Together, we can level the playing field – all of us. We need to remember that the women who are playing CSGO and other shooters haven’t necessarily been playing it as long as men. That, particularly in the past, girls weren’t always invited to play with boys. That women need to be scrimming against male rosters in order to have opportunities in the same tournaments, and when scrims occur, both sides take it seriously and don’t pick up the Zeus. We need to bear in mind that for women to learn CS in the first place, they need to not be kicked from servers upon hitting the push-to-talk button. We need to let women know that if they want to play, they are welcome, and that they can succeed.

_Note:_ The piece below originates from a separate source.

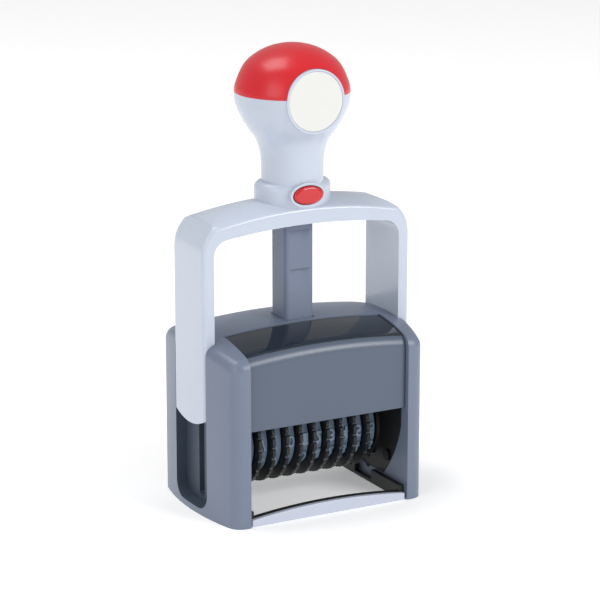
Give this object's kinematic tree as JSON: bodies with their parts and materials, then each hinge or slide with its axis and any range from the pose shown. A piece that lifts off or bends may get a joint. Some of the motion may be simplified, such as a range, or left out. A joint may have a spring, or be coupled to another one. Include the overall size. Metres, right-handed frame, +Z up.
{
  "type": "numbering machine",
  "caption": "Upright self-inking numbering stamp: grey casing, pale bow handle with a round knob and red cap, and rubber number bands on black wheels.",
  "frame": {"origin": "on the desk, at the middle of the machine's foot, under the axis of the knob", "axes": "+X to the right along the printing line, +Y to the rear, +Z up; the front with the index window faces -Y"},
  "size_m": [0.0786, 0.0544, 0.156],
  "materials": {
    "casing_grey": "fine satin moulding, blue-grey",
    "cover_grey": "fine satin moulding, darker blue-grey",
    "post_grey": "satin moulding",
    "clear_window": "clear polished plastic",
    "index_card": "dark coated card",
    "black_plastic": "satin black moulding",
    "pale_trim": "smooth pale moulding",
    "steel_fastener": "zinc plated",
    "spring_steel": "drawn wire",
    "steel_rod": "ground bar",
    "black_pin": "smooth black acetal",
    "handle_pale": "smooth glossy moulding, very pale blue-grey",
    "cap_red": "glossy red moulding",
    "button_red": "glossy red moulding",
    "blank_disc": "bare printed disc left blank",
    "wheel_black": "satin black moulding",
    "band_rubber": "moulded stamp rubber, blue-grey",
    "felt": "ink-soaked felt"
  },
  "bodies": {
    "casing": {"outer_casing": "casing_grey", "front_cover": "cover_grey", "index_window": "clear_window", "index_card": "index_card", "rear_cover": "cover_grey", "base_frame": "black_plastic", "front_lip": "pale_trim", "rear_lip": "pale_trim", "base_screws": "steel_fastener", "cam_plate_left": "black_plastic", "cam_plate_right": "black_plastic", "cam_plate_screws": "steel_fastener", "guide_post": "post_grey", "post_screws": "steel_fastener", "return_spring": "spring_steel"},
    "handle": {"yoke": "handle_pale", "knob_shell": "handle_pale", "knob_cap": "cap_red", "front_label_disc": "blank_disc", "rear_label_disc": "blank_disc", "pivot_pins": "black_pin", "guide_rod": "steel_rod", "rod_nut": "steel_fastener"},
    "print_unit": {"carrier_plate_left": "black_plastic", "carrier_plate_right": "black_plastic", "nose_bar": "black_plastic", "nose_screws": "steel_fastener", "wheel_shaft": "steel_rod", "shaft_nuts": "steel_fastener", "cam_pins": "steel_rod", "number_band_01": "band_rubber", "number_band_02": "band_rubber", "number_band_03": "band_rubber", "number_band_04": "band_rubber", "number_band_05": "band_rubber", "number_band_06": "band_rubber", "number_band_07": "band_rubber", "number_band_08": "band_rubber", "number_band_09": "band_rubber", "number_band_10": "band_rubber"},
    "ink_pad_cartridge": {"pad_tray": "black_plastic", "ink_pad": "felt"},
    "button": {"lock_button": "button_red"},
    "wheel_01": {"number_wheel_01": "wheel_black"},
    "wheel_02": {"number_wheel_02": "wheel_black"},
    "wheel_03": {"number_wheel_03": "wheel_black"},
    "wheel_04": {"number_wheel_04": "wheel_black"},
    "wheel_05": {"number_wheel_05": "wheel_black"},
    "wheel_06": {"number_wheel_06": "wheel_black"},
    "wheel_07": {"number_wheel_07": "wheel_black"},
    "wheel_08": {"number_wheel_08": "wheel_black"},
    "wheel_09": {"number_wheel_09": "wheel_black"},
    "wheel_10": {"number_wheel_10": "wheel_black"}
  },
  "joints": [
    {"name": "handle_press", "type": "slide", "parent": "casing", "child": "handle", "axis": [0, 0, -1], "range_m": [0, 0.0245], "stiffness_N_per_m": 400, "springref_m": -0.02, "deforming": ["return_spring"]},
    {"name": "carrier_flip", "type": "hinge", "parent": "handle", "child": "print_unit", "pos_m": [0, 0, 0.034], "axis": [1, 0, 0], "range_deg": [0, 180]},
    {"name": "pad_slide", "type": "slide", "parent": "casing", "child": "ink_pad_cartridge", "axis": [0, 1, 0], "range_m": [0, 0.047]},
    {"name": "button_press", "type": "slide", "parent": "handle", "child": "button", "axis": [0, 1, 0], "range_m": [0, 0.0018], "stiffness_N_per_m": 300, "springref_m": -0.002},
    {"name": "wheel_01_turn", "type": "hinge", "parent": "print_unit", "child": "wheel_01", "pos_m": [0, 0, 0.022], "axis": [1, 0, 0], "continuous": true},
    {"name": "wheel_02_turn", "type": "hinge", "parent": "print_unit", "child": "wheel_02", "pos_m": [0, 0, 0.022], "axis": [1, 0, 0], "continuous": true},
    {"name": "wheel_03_turn", "type": "hinge", "parent": "print_unit", "child": "wheel_03", "pos_m": [0, 0, 0.022], "axis": [1, 0, 0], "continuous": true},
    {"name": "wheel_04_turn", "type": "hinge", "parent": "print_unit", "child": "wheel_04", "pos_m": [0, 0, 0.022], "axis": [1, 0, 0], "continuous": true},
    {"name": "wheel_05_turn", "type": "hinge", "parent": "print_unit", "child": "wheel_05", "pos_m": [0, 0, 0.022], "axis": [1, 0, 0], "continuous": true},
    {"name": "wheel_06_turn", "type": "hinge", "parent": "print_unit", "child": "wheel_06", "pos_m": [0, 0, 0.022], "axis": [1, 0, 0], "continuous": true},
    {"name": "wheel_07_turn", "type": "hinge", "parent": "print_unit", "child": "wheel_07", "pos_m": [0, 0, 0.022], "axis": [1, 0, 0], "continuous": true},
    {"name": "wheel_08_turn", "type": "hinge", "parent": "print_unit", "child": "wheel_08", "pos_m": [0, 0, 0.022], "axis": [1, 0, 0], "continuous": true},
    {"name": "wheel_09_turn", "type": "hinge", "parent": "print_unit", "child": "wheel_09", "pos_m": [0, 0, 0.022], "axis": [1, 0, 0], "continuous": true},
    {"name": "wheel_10_turn", "type": "hinge", "parent": "print_unit", "child": "wheel_10", "pos_m": [0, 0, 0.022], "axis": [1, 0, 0], "continuous": true}
  ],
  "couplings": [
    {"joint": "carrier_flip", "follows": "handle_press", "rad_per_m": 128.23}
  ]
}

As star female players break through, we should see them considered by more orgs with the money to support their growth. When female-only tournaments happen, we need to remember that sponsors actually want to support the growth of talent and its their money, and then can spend their budgets where they decide – it’s not taking money away from established male players. In fact, it’s putting money into an area of the scene that’s been under-resourced and needs to grow.
We are often told that women don’t have a competitive streak, that we don’t want to put ourselves out there and go for titles. “It’s not in our nature”. But when am I not competitive? When I don’t think I can win; women like me are told their entire lives that they cannot win. We are led to believe that any competitive quality is undesirable and our confidence is chipped away from being told we are not good enough.

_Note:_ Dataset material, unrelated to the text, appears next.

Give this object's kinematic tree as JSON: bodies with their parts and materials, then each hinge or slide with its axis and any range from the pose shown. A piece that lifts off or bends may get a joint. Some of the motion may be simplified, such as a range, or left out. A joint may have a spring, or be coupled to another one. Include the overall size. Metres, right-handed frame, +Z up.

To the ladies reading this – you are good enough, despite all of those personal experiences throughout your life that told you otherwise. You deserve to be confident and do what is best for you without judgement. So if you think that an all-female scrim server is for you, ignore the dissent and join one. If you want to work in esports but worry you’ll be rejected for being a woman, join the Women of Esports Discord group, and trust me when I tell you that there is more than enough room for you here. And if you’re looking for people to start playing CS with, come play with me. I promise that if I shoot you in the head, it’ll be totally accidental.